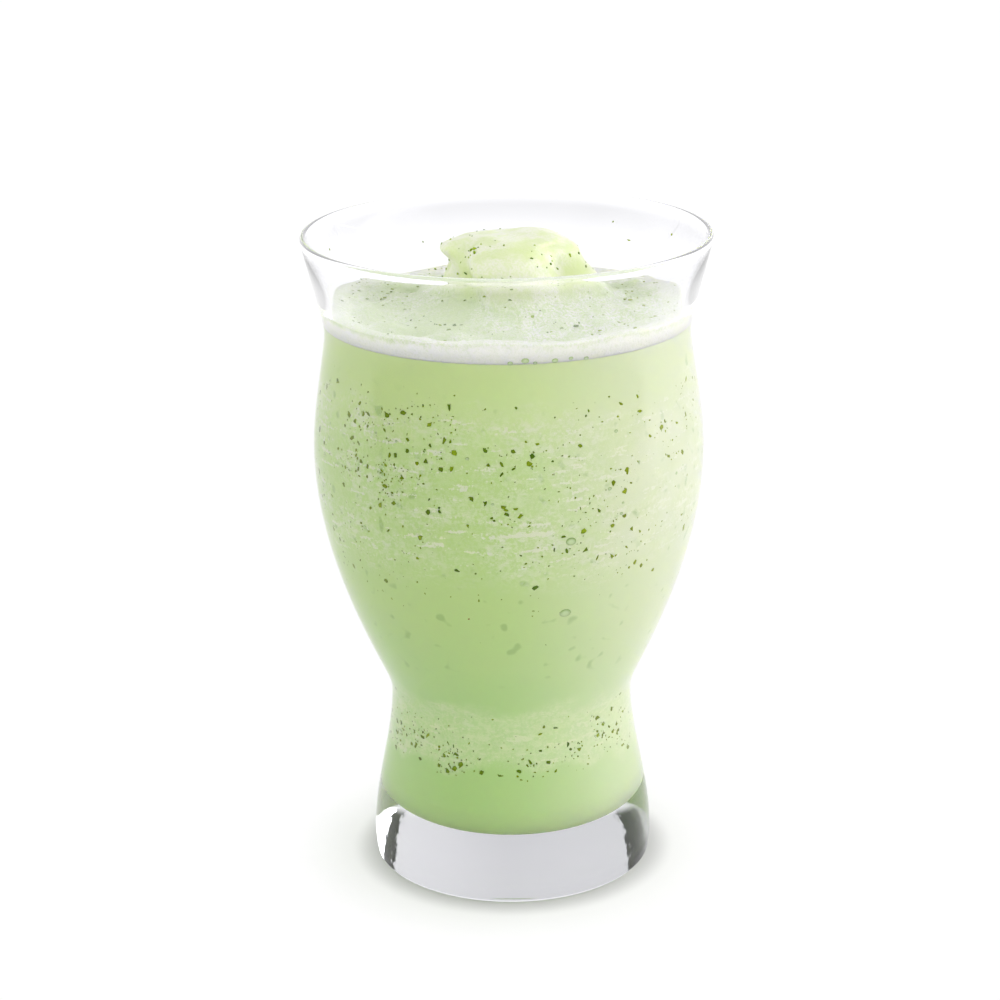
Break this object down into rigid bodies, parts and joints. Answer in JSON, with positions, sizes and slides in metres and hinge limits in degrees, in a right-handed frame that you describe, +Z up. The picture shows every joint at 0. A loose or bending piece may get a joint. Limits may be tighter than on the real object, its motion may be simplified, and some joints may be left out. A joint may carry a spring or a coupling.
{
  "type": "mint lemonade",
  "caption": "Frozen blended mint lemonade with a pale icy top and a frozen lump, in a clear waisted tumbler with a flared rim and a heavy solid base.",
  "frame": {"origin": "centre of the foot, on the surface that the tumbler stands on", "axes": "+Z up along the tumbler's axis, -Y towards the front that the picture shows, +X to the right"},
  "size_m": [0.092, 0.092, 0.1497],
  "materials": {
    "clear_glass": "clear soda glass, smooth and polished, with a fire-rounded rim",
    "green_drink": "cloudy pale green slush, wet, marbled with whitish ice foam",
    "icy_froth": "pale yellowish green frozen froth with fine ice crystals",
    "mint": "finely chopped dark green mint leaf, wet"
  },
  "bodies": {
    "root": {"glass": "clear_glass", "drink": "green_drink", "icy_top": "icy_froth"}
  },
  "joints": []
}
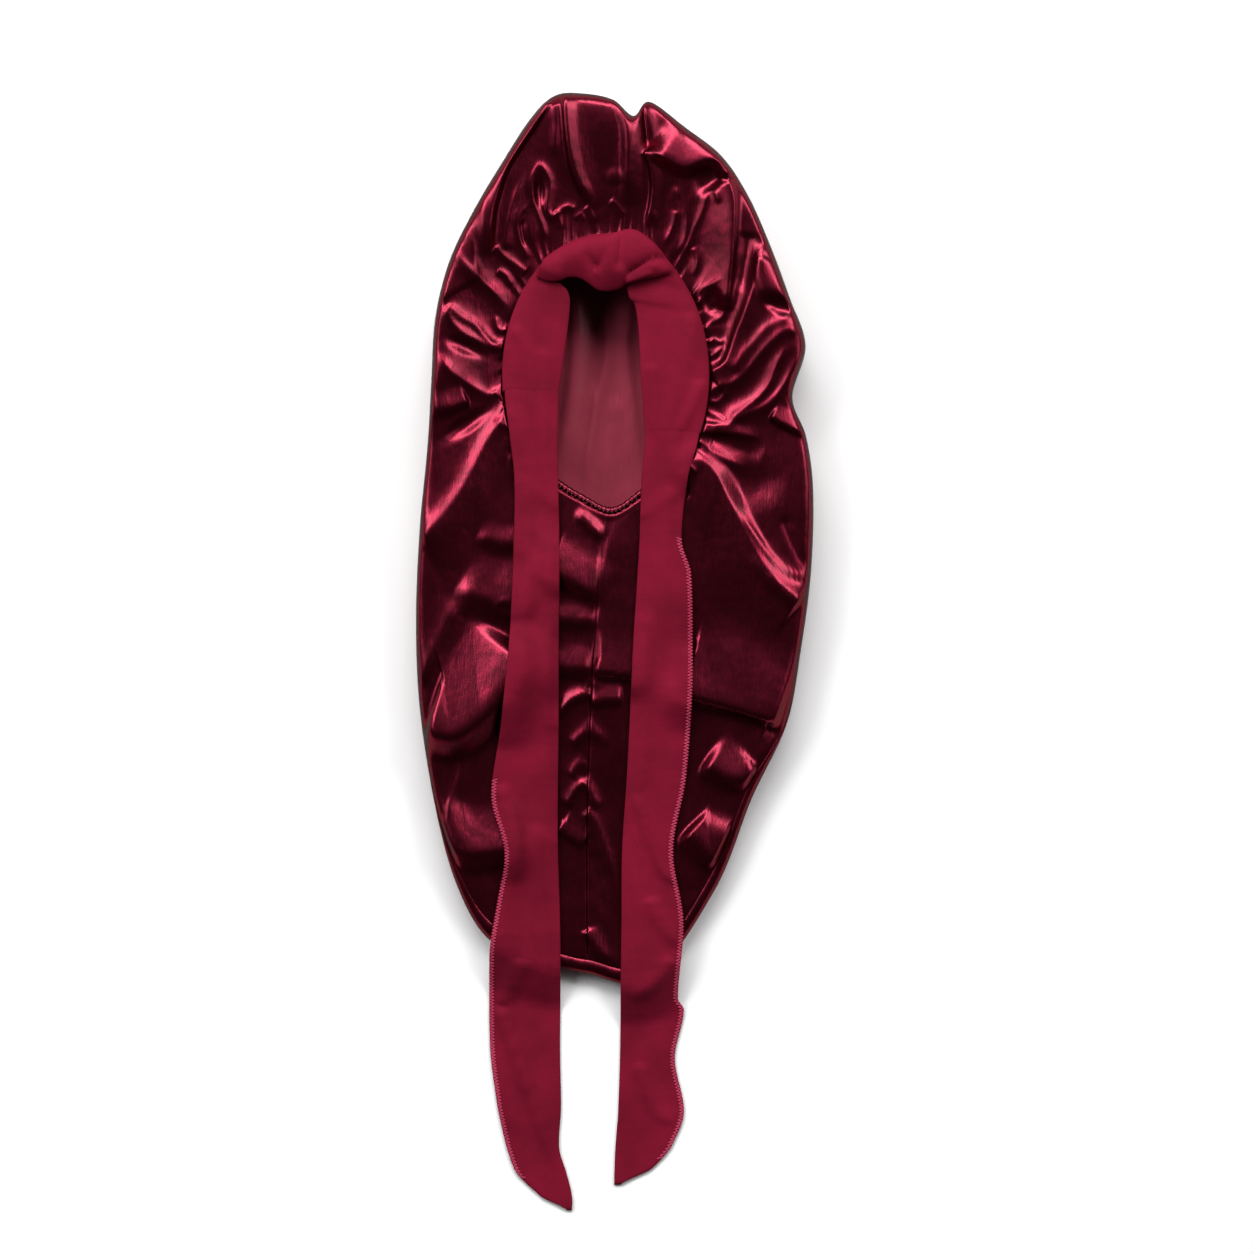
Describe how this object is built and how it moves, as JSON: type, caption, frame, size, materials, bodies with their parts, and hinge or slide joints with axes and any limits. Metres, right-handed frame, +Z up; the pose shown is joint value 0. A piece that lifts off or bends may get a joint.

# # # # # # #

Copy each line of the data exactly, leaving nothing out.

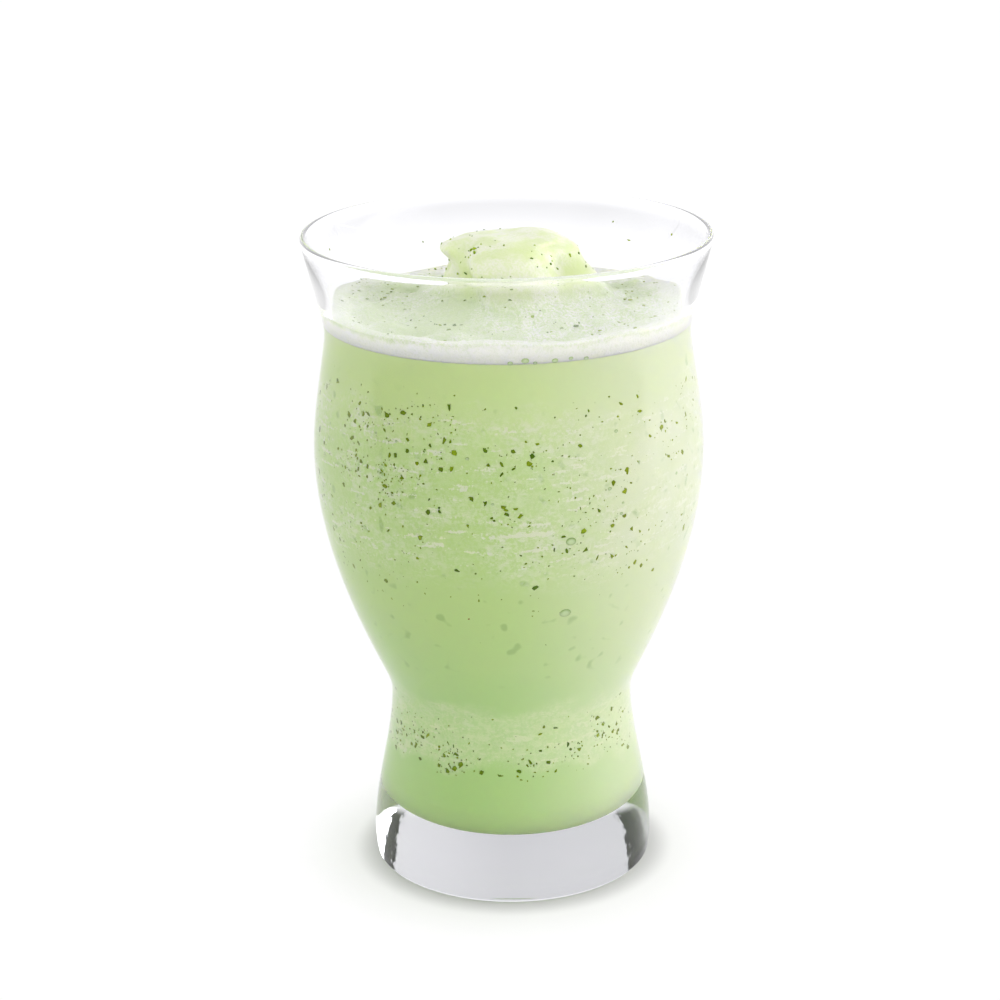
Break this object down into rigid bodies, parts and joints. Answer in JSON, with positions, sizes and slides in metres and hinge limits in degrees, in a right-handed frame that you describe, +Z up. The picture shows every joint at 0. A loose or bending piece may get a joint. Limits may be tighter than on the real object, its motion may be simplified, and some joints may be left out. A joint may carry a spring or a coupling.
{
  "type": "mint lemonade",
  "caption": "Frozen blended mint lemonade with a pale icy top and a frozen lump, in a clear waisted tumbler with a flared rim and a heavy solid base.",
  "frame": {"origin": "centre of the foot, on the surface that the tumbler stands on", "axes": "+Z up along the tumbler's axis, -Y towards the front that the picture shows, +X to the right"},
  "size_m": [0.092, 0.092, 0.1497],
  "materials": {
    "clear_glass": "clear soda glass, smooth and polished, with a fire-rounded rim",
    "green_drink": "cloudy pale green slush, wet, marbled with whitish ice foam",
    "icy_froth": "pale yellowish green frozen froth with fine ice crystals",
    "mint": "finely chopped dark green mint leaf, wet"
  },
  "bodies": {
    "root": {"glass": "clear_glass", "drink": "green_drink", "icy_top": "icy_froth"}
  },
  "joints": []
}
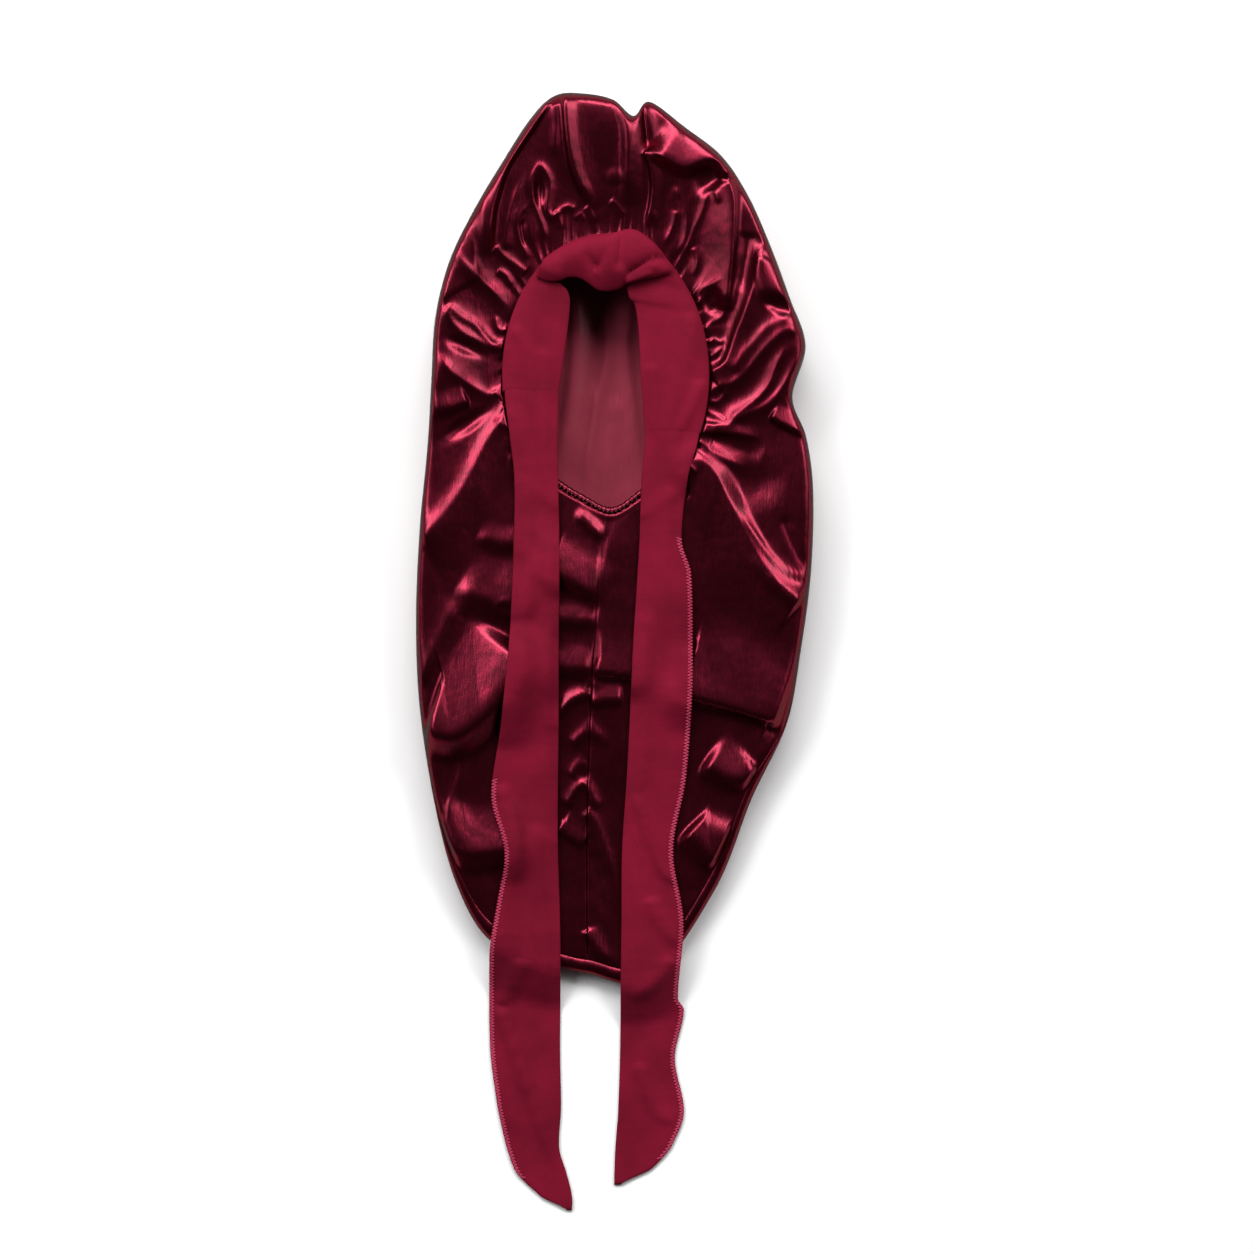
Describe how this object is built and how it moves, as JSON: type, caption, frame, size, materials, bodies with their parts, and hinge or slide joints with axes and any limits. Metres, right-handed frame, +Z up; the pose shown is joint value 0. A piece that lifts off or bends may get a joint.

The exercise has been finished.